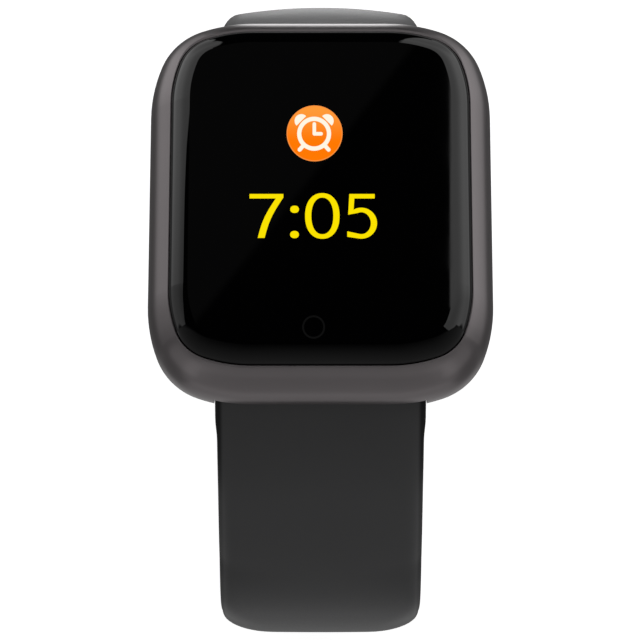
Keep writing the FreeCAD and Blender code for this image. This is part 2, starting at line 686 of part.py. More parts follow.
def bar_spring(y):
    """Fine coil spring inside the tube, pushing the sliding tip outwards."""
    start = LEVER_X + 0.62
    length = 7.2
    wire_radius = 0.07
    helix = Part.makeHelix(0.9, length, BAR_TUBE_BORE - 0.18)
    circle = Part.makeCircle(wire_radius, V(BAR_TUBE_BORE - 0.18, 0, 0), Y_AXIS)
    coil = Part.Wire(helix).makePipeShell([Part.Wire(circle)], True, True)
    coil.rotate(V(0, 0, 0), Y_AXIS, 90)
    coil.translate(V(start + wire_radius, y, BAR_Z))
    return coil


# ---------------------------------------------------------------- buckle and keepers

def buckle_frame():
    """Rounded U-shaped frame that turns on the buckle bar."""
    bar_y, bar_z = buckle_bar_place()
    half = BUCKLE_THICKNESS / 2
    far_y = bar_y - BUCKLE_REACH
    near_y = bar_y + BUCKLE_ARM_END
    centre = (0, (near_y + far_y) / 2)
    ring = rounded_box(BUCKLE_OUTER_X, (near_y - far_y) / 2, 1.2, bar_z - half, bar_z + half, centre)
    soft = [edge for edge in ring.Edges if abs(abs(edge.CenterOfMass.z - bar_z) - half) < 1e-4]
    ring = ring.makeFillet(0.5, soft)
    inner_x = (-BUCKLE_ARM_X, BUCKLE_ARM_X)
    window = block(inner_x, (far_y + CROSSBAR_WIDTH, near_y + 5), (bar_z - 5, bar_z + 5))
    return ring.cut(window).cut(rod_x(BUCKLE_BAR_RADIUS + RUNNING, -30, 30, bar_y, bar_z))


def buckle_tongue():
    """Tongue that turns on the buckle bar and rests against the cross-bar."""
    bar_y, bar_z = buckle_bar_place()
    end_y = bar_y - BUCKLE_REACH + 0.3
    bend_y = bar_y - BUCKLE_REACH + CROSSBAR_WIDTH + 1.2
    neck_y = bar_y - 1.5
    rest = bar_z - BUCKLE_THICKNESS / 2 - 0.08
    profile = (
        (bar_y, bar_z + 0.4),
        (neck_y, bar_z + 0.1),
        (bend_y, rest),
        (end_y, rest),
        (end_y, rest - TONGUE_THICKNESS * 0.7),
        (bend_y, rest - TONGUE_THICKNESS),
        (neck_y, bar_z - TONGUE_THICKNESS),
        (bar_y, bar_z - TONGUE_THICKNESS),
    )
    half = TONGUE_WIDTH / 2
    corners = [V(-half, y, z) for y, z in profile]
    shank = Part.Face(Part.makePolygon(corners + corners[:1])).extrude(V(TONGUE_WIDTH, 0, 0))
    tongue = shank.fuse(rod_x(TONGUE_KNUCKLE_RADIUS, -half, half, bar_y, bar_z))
    return tongue.cut(rod_x(BUCKLE_BAR_RADIUS + RUNNING, -5, 5, bar_y, bar_z)).removeSplitter()


def buckle_parts():
    """Buckle frame, its bar and its tongue."""
    bar_y, bar_z = buckle_bar_place()
    bar_half = BUCKLE_OUTER_X - 0.1
    return {
        "buckle_frame": buckle_frame(),
        "buckle_tongue": buckle_tongue(),
        "buckle_bar": rod_x(BUCKLE_BAR_RADIUS, -bar_half, bar_half, bar_y, bar_z),
    }


def keeper(near_y, clearance):
    """A loop round the strap with room below it for the tail."""
    bar_z = buckle_bar_place()[1]
    half_x = STRAP_HALF_WIDTH - 0.3 + clearance
    top = bar_z + STRAP_THICKNESS / 2 + clearance
    low = bar_z - STRAP_THICKNESS / 2 - KEEPER_ROOM
    far_y = near_y + KEEPER_WIDTH
    outer_x = half_x + KEEPER_WALL
    outer = block((-outer_x, outer_x), (near_y, far_y), (low - KEEPER_WALL, top + KEEPER_WALL))
    middle_y = (near_y + far_y) / 2
    soft = [edge for edge in outer.Edges if abs(edge.CenterOfMass.y - middle_y) < 1e-4]
    outer = outer.makeFillet(KEEPER_EDGE_RADIUS, soft)
    return outer.cut(block((-half_x, half_x), (near_y - 1, far_y + 1), (low, top)))


def keepers():
    """The fixed keeper beside the buckle and the free keeper that slides behind it."""
    bar_y = buckle_bar_place()[0]
    return {
        "fixed_keeper": keeper(bar_y + FIXED_KEEPER_FROM_BAR, 0.0),
        "free_keeper": keeper(bar_y + FREE_KEEPER_FROM_BAR, KEEPER_CLEARANCE),
    }


# ---------------------------------------------------------------- assembly

def all_parts():
    """Every node of the watch, by name."""
    parts = {
        "case_frame": case_frame(),
        "cover_glass": cover_glass(),
        "glass_adhesive": glass_adhesive(),
        "mid_frame": mid_frame(),
        "display_flex": display_flex(),
        "back_cover": back_cover(),
        "back_gasket": back_gasket_band(0),
        "back_screws": back_screws(),
        "tail_strap": tail_strap(),
        "buckle_strap": buckle_strap(),
    }
    groups = (screen_layers(), electronics(), power(), vibration_motor(), sensor_module(), charging_parts(),
              spring_bar(-1, "tail"), spring_bar(1, "buckle_end"), buckle_parts(), keepers())
    for group in groups:
        parts.update(group)
    return parts


def main():
    os.makedirs("parts", exist_ok=True)
    lift = V(0, 0, seam_height())
    print("seam above floor", round(seam_height(), 3), "buckle bar", buckle_bar_place())
    for name, shape in all_parts().items():
        shape.translate(lift)
        shape.exportStep(f"parts/{name}.step")
        box = shape.BoundBox
        spans = [(box.XMin, box.XMax), (box.YMin, box.YMax), (box.ZMin, box.ZMax)]
        extent = " ".join(f"{low:.2f}..{high:.2f}" for low, high in spans)
        print(f"{name:24s} {len(shape.Solids)} solids, valid {shape.isValid()}, {shape.Volume:.2f} mm3, {extent}")


main()
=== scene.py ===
import json
import math

import bpy
import bmesh
from mathutils import Matrix, Vector


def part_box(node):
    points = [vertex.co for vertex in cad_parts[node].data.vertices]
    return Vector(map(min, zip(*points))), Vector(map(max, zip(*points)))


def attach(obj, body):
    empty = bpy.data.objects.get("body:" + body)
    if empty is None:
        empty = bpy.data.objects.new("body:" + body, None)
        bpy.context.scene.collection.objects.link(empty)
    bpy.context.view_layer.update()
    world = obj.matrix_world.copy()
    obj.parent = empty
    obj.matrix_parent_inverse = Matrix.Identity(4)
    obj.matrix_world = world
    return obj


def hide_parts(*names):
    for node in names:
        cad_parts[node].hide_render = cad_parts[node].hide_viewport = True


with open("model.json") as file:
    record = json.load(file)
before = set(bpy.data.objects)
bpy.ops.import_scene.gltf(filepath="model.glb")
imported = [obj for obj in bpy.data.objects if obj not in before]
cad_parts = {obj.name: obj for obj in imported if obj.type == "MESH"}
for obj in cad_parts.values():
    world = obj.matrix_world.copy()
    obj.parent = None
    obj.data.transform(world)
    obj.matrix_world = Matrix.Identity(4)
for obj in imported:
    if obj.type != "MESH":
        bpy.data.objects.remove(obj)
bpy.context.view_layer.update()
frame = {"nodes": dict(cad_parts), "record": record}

MM = 0.001

# ---- places read from the frame ----
_, CASE_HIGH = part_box("case_frame")
_, GLASS_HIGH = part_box("cover_glass")
SEAM_Z = CASE_HIGH.z
GLASS_TOP = GLASS_HIGH.z


def middle(node):
    """The centre of a node's box."""
    low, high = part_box(node)
    return (low + high) / 2


# ---------------------------------------------------------------- camera

VIEW_TILT = math.radians(25)          # angle between the view and the face normal
VIEW_DISTANCE = 500.1 * MM
VIEW_DROP = 13.24 * MM                # how far below the seam's centre the view is aimed
LENS_MM = 265.0
SENSOR_MM = 36.0
FRAME_NUDGE = 0.0008                  # share of the frame's width


def make_camera():
    """A long lens above the 6 o'clock end, looking down at the face."""
    data = bpy.data.cameras.new("camera")
    data.lens = LENS_MM
    data.sensor_width = SENSOR_MM
    data.shift_x = -FRAME_NUDGE
    data.shift_y = FRAME_NUDGE
    data.clip_start = 0.01
    data.clip_end = 20
    camera = bpy.data.objects.new("camera", data)
    back = Vector((0, -math.sin(VIEW_TILT), math.cos(VIEW_TILT)))
    up = Vector((0, math.cos(VIEW_TILT), math.sin(VIEW_TILT)))
    camera.location = Vector((0, 0, SEAM_Z)) - up * VIEW_DROP + back * VIEW_DISTANCE
    camera.rotation_euler = (VIEW_TILT, 0, 0)
    bpy.context.scene.collection.objects.link(camera)
    bpy.context.scene.camera = camera


# ---------------------------------------------------------------- node helpers

class Graph:
    """A few shortcuts for building one node tree."""

    def __init__(self, tree):
        self.tree = tree
        self.tree.nodes.clear()

    def node(self, kind, **settings):
        made = self.tree.nodes.new(kind)
        for name, value in settings.items():
            setattr(made, name, value)
        return made

    def link(self, source, target):
        self.tree.links.new(source, target)

    def feed(self, socket, value):
        """Link another node's output to a socket, or set the socket to a number."""
        if isinstance(value, bpy.types.NodeSocket):
            self.link(value, socket)
        else:
            socket.default_value = value

    def math(self, operation, first, second=0.0, third=0.0):
        made = self.node("ShaderNodeMath", operation=operation)
        self.feed(made.inputs[0], first)
        self.feed(made.inputs[1], second)
        self.feed(made.inputs[2], third)
        return made.outputs[0]

    def ramp(self, value, start, end, low=0.0, high=1.0):
        """A smooth step from low, at start, to high, at end."""
        made = self.node("ShaderNodeMapRange", interpolation_type="SMOOTHSTEP")
        self.feed(made.inputs["Value"], value)
        made.inputs["From Min"].default_value = start
        made.inputs["From Max"].default_value = end
        made.inputs["To Min"].default_value = low
        made.inputs["To Max"].default_value = high
        return made.outputs["Result"]

    def total(self, *values):
        result = values[0]
        for value in values[1:]:
            result = self.math("ADD", result, value)
        return result

    def product(self, *values):
        result = values[0]
        for value in values[1:]:
            result = self.math("MULTIPLY", result, value)
        return result


# ---------------------------------------------------------------- studio

FLOOR_HALF = 1.5
FLOOR_DROP = 0.02 * MM
FLOOR_GLOW = 0.92

# Brightness of the surroundings.
PANEL_LIGHT = 0.8
SIDE_LOW_LIGHT = 0.12
FRONT_DIM = 0.02
FRONT_LIGHT = 0.17
UNDER_LIGHT = 0.3
TOP_SHEEN = 0.028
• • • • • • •
Each line from the line containing "for group in" through the line containing "for node in" is to be transcribed exactly, and no other line.

    for group in groups:
        parts.update(group)
    return parts


def main():
    os.makedirs("parts", exist_ok=True)
    lift = V(0, 0, seam_height())
    print("seam above floor", round(seam_height(), 3), "buckle bar", buckle_bar_place())
    for name, shape in all_parts().items():
        shape.translate(lift)
        shape.exportStep(f"parts/{name}.step")
        box = shape.BoundBox
        spans = [(box.XMin, box.XMax), (box.YMin, box.YMax), (box.ZMin, box.ZMax)]
        extent = " ".join(f"{low:.2f}..{high:.2f}" for low, high in spans)
        print(f"{name:24s} {len(shape.Solids)} solids, valid {shape.isValid()}, {shape.Volume:.2f} mm3, {extent}")


main()
=== scene.py ===
import json
import math

import bpy
import bmesh
from mathutils import Matrix, Vector


def part_box(node):
    points = [vertex.co for vertex in cad_parts[node].data.vertices]
    return Vector(map(min, zip(*points))), Vector(map(max, zip(*points)))


def attach(obj, body):
    empty = bpy.data.objects.get("body:" + body)
    if empty is None:
        empty = bpy.data.objects.new("body:" + body, None)
        bpy.context.scene.collection.objects.link(empty)
    bpy.context.view_layer.update()
    world = obj.matrix_world.copy()
    obj.parent = empty
    obj.matrix_parent_inverse = Matrix.Identity(4)
    obj.matrix_world = world
    return obj


def hide_parts(*names):
    for node in names:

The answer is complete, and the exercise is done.